" Sometimes the best way to do things is to do it reverse "
- a well known book on reverse engineering
I would like to start this post by stating that all closed source non - obfuscated code strips are actually open but hidden to bare eyes. Sounds cryptic ? Well I think it should :) . Well i will unpack it . So what on earth is obfuscation ?
Some people who have done something "innovative" don't like to share their code and hence just distribute their executables/dlls . But there are some people who go one step ahead and obfuscate it .
Wikipedia says
"Obfuscation refers to the concept of concealing the meaning of communication by making it more confusing and harder to interpret."
" Obfuscated code is source code that is (usually intentionally) very hard to read and understand".
Actually the code is transformed in such a way that even if you use any disassembler the code does not make any sense ! All the variables are renamed ,statements are readjusted so that they convey wrong meaning .
Now coming to actual languages it has been found that C,C++,Perl are harder to obfuscate since they compile to machine code and their intermediate code is machine dependent(that is their assembly language). But newer languages like Java , C# ,VB.NET belong to the category of languages which are hardware independent. The code is compiled to an intermediate language which is not dependent on hardware.
Now let me get down to .NET platform . Here that intermediate language is called MSIL (Microsoft Intermediate Language).
A hello world program in MSIL would look like this
.method public static void Main() cil managed
{
.entrypoint
.maxstack 1
ldstr "Hello, world!"
call void [mscorlib]System.Console::WriteLine(string)
ret
}
Note : CLR is stack based .
As you can see it looks pretty simple and understandable .
Contrary to that look at this x86 code for same thing
db msg 'Hello, world!$'
mov ah, 09h
lea dx, msg ; or mov dx, offset msg
int 21h
mov ax,4C00h
int 21h
Difference is clearly visible.
Obfuscation is basically done to make that IL produced by disassemblers impossible to decipher.
Want to try out ?
Do this
1.Write a simple .NET application in say C#
2. Now compile it and locate the executable in /bin .
3. type this
ildasm /out:.il
Done !
Now rather than talking about obfuscation I will talk about reverse engineering because the latter is more thrilling.
To "assist" people who dont want to break their heads reading the IL and as an adversary of obfuscators certain decompilers are available.
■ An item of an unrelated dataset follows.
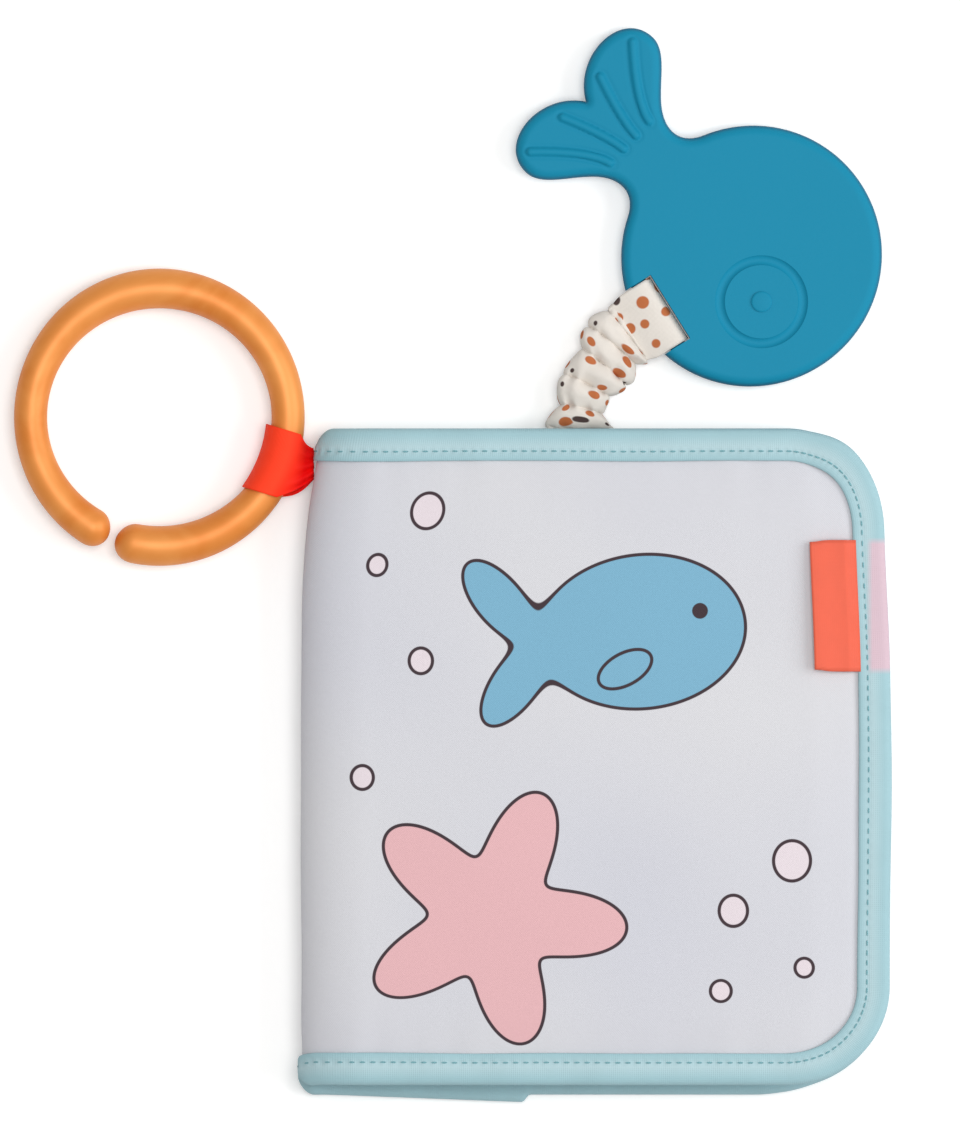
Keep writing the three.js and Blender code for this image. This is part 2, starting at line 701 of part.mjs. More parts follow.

They actually produce ready-made code from just the executable ! Not just that they also produce high level designs from just the code.
Amazing isnt it?
I would personally recommend Spices.NET package . It does modeling ,code production , high level documentation ( Oh my God!) and other stuff from just the executable . It also produces source code in 5 languages ! They claim that is decompile anything except the ones obfuscated by their obfuscator ( lol !).
The catch is that it is not freely available (but 30 day evaluation is available).
It has been seen that certain very well known closed source executable /dlls(from someone big ( u guess!) ) can be reversed to source code .
But at the same time certain companies are producing high quality obfuscators to destroy the possibility of code recovery.They are also producing decompilers which can decompile everything except the ones obfuscated by their own software.
They say that in business everything is fair .
What do you think ?